Dobbs Did Not Affect Retention
Dobbs has not affected retention, either. According to the Army Times analysis, as of July, the Army exceeded its retention goal for FY 2022, securing 57,738 active-duty reenlistments against a goal of 55,900.
Dobbs Did Not Affect Readiness
Similarly, Dobbs has not adversely affected readiness. Whether intended or unintended, pregnancy has implications for readiness, and these implications are to be expected when a non-inconsequential number of people in the military are women. Pentagon officials have always known that women of childbearing age get pregnant, and they accepted this as part of the reality of recruiting women. Increased pressures to meet percentage-based “diversity metrics” have increased the effects, but Dobbs has nothing to do with this.
There is no publicly available data indicating how many service members abort their babies each year, so the number of extra duty days that might be lost due to out-of-state travel is unknown. A survey by the Service Women’s Action Network in 2018 estimated that 13 percent of active-duty women experienced an unintended pregnancy at some point during their service. Of that 13 percent, less than one-quarter reported they ended the life of the unborn child through abortion. The remainder carried the pregnancy to term, and a few suffered miscarriages. Obviously, the biggest effect on readiness is the vast majority of women who carried their pregnancies to term and not the relatively few who opted for elective abortion.

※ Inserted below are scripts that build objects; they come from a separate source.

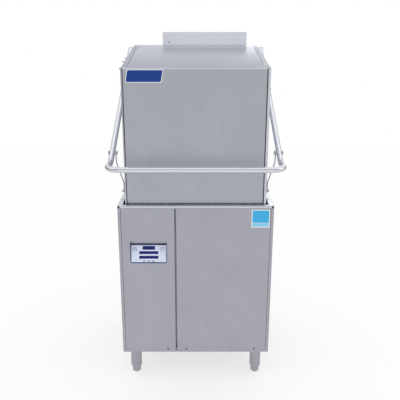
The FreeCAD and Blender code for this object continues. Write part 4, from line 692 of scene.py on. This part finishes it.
def make_surroundings(scene, settings):
    """White room for the eye; metal mirrors it with dimmer front and sides and a dark band high in front."""
    world = bpy.data.worlds.new("Studio")
    scene.world = world
    world.use_nodes = True
    tree = world.node_tree
    direction = add_node(tree, "ShaderNodeTexCoord").outputs["Generated"]
    parts = add_node(tree, "ShaderNodeSeparateXYZ", inputs={"Vector": direction})
    # Each soft step: the axis of the direction, where it starts and ends, and its two values.
    steps = (("Y", -0.1, -0.6, 0, 1), ("Y", 0.2, 0.7, 0, 1), ("Y", -0.1, -0.85, 1, settings.front_level),
             ("Z", 0.55, 0.15, 0, 1), ("X", -0.2, -0.8, 0, 1), ("X", 0.2, 0.8, 0, 1))
    ahead, behind, front, low, left, right = [
        add_node(tree, "ShaderNodeMapRange", {"interpolation_type": "SMOOTHSTEP"},
                 {"Value": parts.outputs[axis], "From Min": start, "From Max": end,
                  "To Min": first, "To Max": last})
        for axis, start, end, first, last in steps]
    height = add_node(tree, "ShaderNodeMapRange", inputs={"Value": parts.outputs["Z"], "From Min": -1.0})
    band, back = settings.band_level, settings.back_level
    shares = [front]
    # Levels by height, from 0 straight down to 1 straight up: in front of the machine, then behind it.
    for toward, levels in ((ahead, ((0.70, 1), (0.80, band), (0.88, band), (0.96, 1))),
                           (behind, ((0.50, 0.6), (0.66, back), (0.71, 0.95 * back), (0.80, 0.42 * back),
                                     (0.90, 0.7), (1.0, 1)))):
        ramp = add_node(tree, "ShaderNodeValToRGB", inputs={"Fac": height})
        stops = ramp.color_ramp.elements
        for stop, (place, level) in zip(stops, (levels[0], levels[-1])):
            stop.position = place
            stop.color = (level, level, level, 1)
        for place, level in levels[1:-1]:
            stops.new(place).color = (level, level, level, 1)
        shares.append(add_node(tree, "ShaderNodeMix", {"data_type": "FLOAT"},
                               {"Factor": toward, "A": 1.0, "B": ramp.outputs["Color"]}))
    for side, level in ((left, settings.left_level), (right, settings.right_level)):
        held = add_node(tree, "ShaderNodeMath", {"operation": "MULTIPLY"}, {0: side, 1: low})
        shares.append(add_node(tree, "ShaderNodeMapRange",
                               inputs={"Value": held, "To Min": 1.0, "To Max": level}))
    mirrored = shares[0]
    for share in shares[1:]:
        mirrored = add_node(tree, "ShaderNodeMath", {"operation": "MULTIPLY"}, {0: mirrored, 1: share})
    path = add_node(tree, "ShaderNodeLightPath")
    glossy = add_node(tree, "ShaderNodeMath", {"operation": "MAXIMUM"},
                      {0: path.outputs["Is Glossy Ray"], 1: path.outputs["Is Transmission Ray"]})
    lit = add_node(tree, "ShaderNodeMix", {"data_type": "FLOAT"},
                   {"Factor": glossy, "A": settings.sky_level, "B": mirrored})
    level = add_node(tree, "ShaderNodeMix", {"data_type": "FLOAT"},
                     {"Factor": path.outputs["Is Camera Ray"], "A": lit, "B": 1.0})
    background = tree.nodes["Background"].inputs
    background["Color"].default_value = (1, 1, 1, 1)
    tree.links.new(level.outputs[0], background["Strength"])


def make_lamps():
    """Soft boxes: one above the rear, and one at the right that draws the bright edges."""
    middle = Vector((0, 0, 0.9))
    # Each lamp: its name, its place and size in metres, and its power.
    for name, place, size, power in (("softbox_rear", (0.7, 1.9, 1.95), 0.8, 1.8),
                                     ("softbox_right", (3.0, -0.6, 1.7), 1.6, 2.0)):
        data = bpy.data.lights.new(name, "AREA")
        data.size = size
        data.energy = power
        lamp = new_piece(name, data)
        lamp.location = place
        lamp.rotation_euler = (middle - lamp.location).to_track_quat("-Z", "Y").to_euler()


def make_camera(scene, settings):
    """Camera in front of the machine that looks down on it."""
    data = bpy.data.cameras.new("camera")
    data.lens = settings.lens
    data.sensor_width = 36.0
    data.shift_x = settings.frame_shift
    camera = new_piece("camera", data)
    camera.location = (0, RIM_FRONT - settings.camera_distance, settings.camera_height)
    camera.rotation_euler = (math.pi / 2 - settings.camera_tilt, 0, 0)
    scene.camera = camera
    scene.view_settings.view_transform = "Standard"


# ---- pieces --------------------------------------------------------------------------

class DISHWASHER_OT_finishes(bpy.types.Operator):
    """Give every construction piece its finish"""
    bl_idname = "dishwasher.finishes"
    bl_label = "Finishes"

    def execute(self, context):
        for name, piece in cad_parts.items():
            piece.data.materials.clear()
            piece.data.materials.append(finish(FINISH_OF_NODE.get(name, DEFAULT_FINISH)))
        return {"FINISHED"}


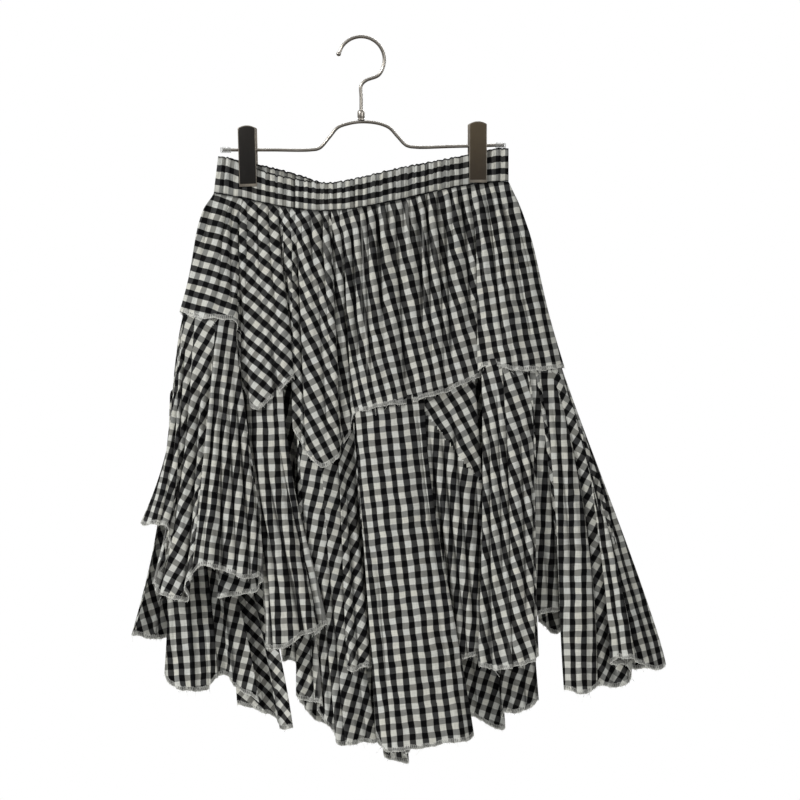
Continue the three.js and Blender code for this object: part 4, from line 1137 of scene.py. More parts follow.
def cloth_colour(tree, place, look):
    """The four tones of the woven check, with a faint warm or cool cast from square to square, a painted
    highlight along sharp ridges, and painted shade in troughs and under seams.
    """
    stripes = {"Repeat": look.check_repeat, "Softness": look.check_softness, "Wander": look.check_wander}
    check = use_group(tree, check_group(), Vector=place, **stripes)
    light = mix_colours(tree, check["Weft"], (*look.white, 1), (*look.light_grey, 1))
    dark = mix_colours(tree, check["Weft"], (*look.dark_grey, 1), (*look.black, 1))
    woven = mix_colours(tree, check["Warp"], light, dark)
    cast = mix_colours(tree, check["Square"], (1.02, 1.005, 0.955, 1), (0.985, 1.0, 1.01, 1))
    woven = mix_colours(tree, 1.0, woven, cast, "MULTIPLY")
    # painted highlight: the colour paled towards white along sharp ridges
    crest = add_node(tree, "Attribute", attribute_name="crest").outputs["Fac"]
    woven = mix_colours(tree, maths(tree, "MULTIPLY", crest, look.crest_light), woven, (*look.white, 1))
    # painted shade: the colour darkened towards black in troughs and under seams, as far as the fold shadow
    # says
    depth = add_node(tree, "Attribute", attribute_name="fold").outputs["Fac"]
    return mix_colours(tree, maths(tree, "MULTIPLY", depth, look.fold_shadow), woven, (*look.black, 1))


def cotton_finish(shader, look):
    shader.inputs["Specular IOR Level"].default_value = 0.1
    shader.inputs["Sheen Weight"].default_value = look.sheen
    shader.inputs["Sheen Roughness"].default_value = 0.55


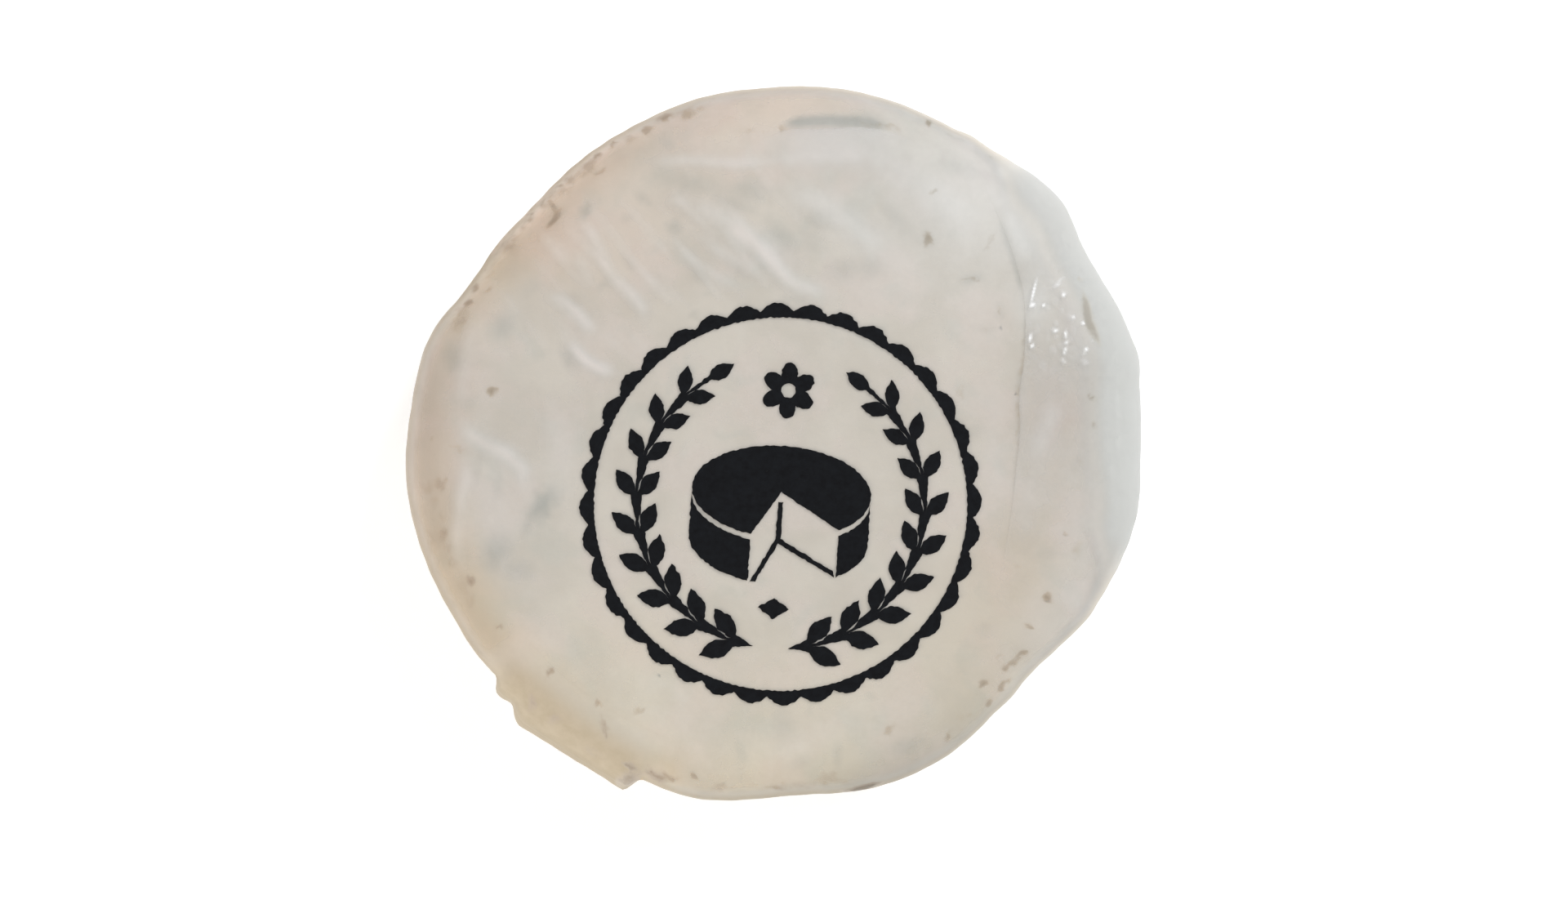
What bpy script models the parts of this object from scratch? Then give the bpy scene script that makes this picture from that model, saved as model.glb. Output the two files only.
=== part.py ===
"""Soft-ripened cheese wheel, shut in a close milky wrap that carries a round printed seal.

Metres, +Z up. The origin is the middle of the footprint, on the surface that the wheel rests on.
The wheel and its tight wrap are one solid, with the wrap's folds as relief. The seal's ink is
a set of thin solids that follow the top. +Y is the side that the seal's top points to.
"""

import math

import bmesh
import bpy

MM = 0.001

# The wheel's section
WHEEL_HEIGHT = 31.0 * MM
MEAN_RADIUS = 54.5 * MM
SHOULDER_WIDTH = 8.5 * MM
SHOULDER_DROP = 9.0 * MM
BASE_CORNER_WIDTH = 5.0 * MM
BASE_CORNER_HEIGHT = 5.5 * MM
TOP_CROWN = 0.7 * MM
SIDE_BELLY = 0.5 * MM
BASE_DRAW_IN = 1.2 * MM

# The outline seen from above: angle, half width in degrees, height in mm of each swell or flat
OUTLINE_LOBES = (
    ("right swell", 351.0, 16.0, 1.8),
    ("right corner", 17.0, 12.0, 2.0),
    ("upper right corner", 43.0, 10.0, 2.5),
    ("top right swell", 68.0, 16.0, 0.5),
    ("top left flat", 115.0, 17.0, -1.5),
    ("left flat", 138.0, 15.0, -3.1),
    ("left flat's end", 154.0, 6.0, -1.4),
    ("left swell", 188.0, 20.0, 1.5),
    ("bottom swell", 257.0, 6.0, 0.5),
    ("bottom flat", 274.0, 9.0, -1.1),
    ("lower right flat", 316.0, 12.0, -2.3),
)

# The flap of spare film, pulled straight between two corners at the lower left
FLAP_START = 220.0
FLAP_END = 248.5
FLAP_STEP = 1.7 * MM
FLAP_REACH = 3.3 * MM
FLAP_SAG = 0.9 * MM
FLAP_CORNER_SHARE = 0.28
FLAP_EDGE_SHARE = 0.06
FLAP_NOTCH_ANGLE = 225.0
FLAP_NOTCH_WIDTH = 1.6
FLAP_NOTCH_DEPTH = 0.9 * MM
FLAP_SHOULDER_SHARE = 0.65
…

We don’t know the number of women who might have had to miss duty days due to out-of-state travel for abortion, but readiness does not seem to be a problem with the services discharging thousands of trained, qualified, and experienced service members who have refused a Covid shot. It strains credulity to think that missing a few extra days of duty to travel to and from an out-of-state abortion facility would have a measurable effect on the overall readiness of the force.
DOD Enlisted in the Abortion Policy Battle
So what is really going on here? The Biden administration has made no secret that it supports abortion rights and will seek to codify Roe v. Wade — and far beyond it — in federal law. The Austin memo is a federal push for abortion without congressional participation.
Given the abysmal failure of the services to reach their recruiting goals, it is not surprising that Austin would mischaracterize Dobbs, use it as a scapegoat, and propose his new policy to remedy problems not caused by Dobbs. But this is not about the three Rs: readiness, recruitment, and retention. It is about the three Ps: preferred policy position.
Blaming the Supreme Court for the military’s personnel readiness problems undermines the credibility of the secretary of Defense, enlists the military in the ongoing political policy debate, and raises gaslighting to an art form. Austin should admit he is following the commander in chief’s policy choices rather than camouflaging his intent under the cloak of military readiness.
Professor Woodruff is a retired Army lawyer and retired law professor. He served 22 years on active duty in the Army Judge Advocate General’s Corps and taught law for over 25 years at Campbell University School of Law in Raleigh, North Carolina.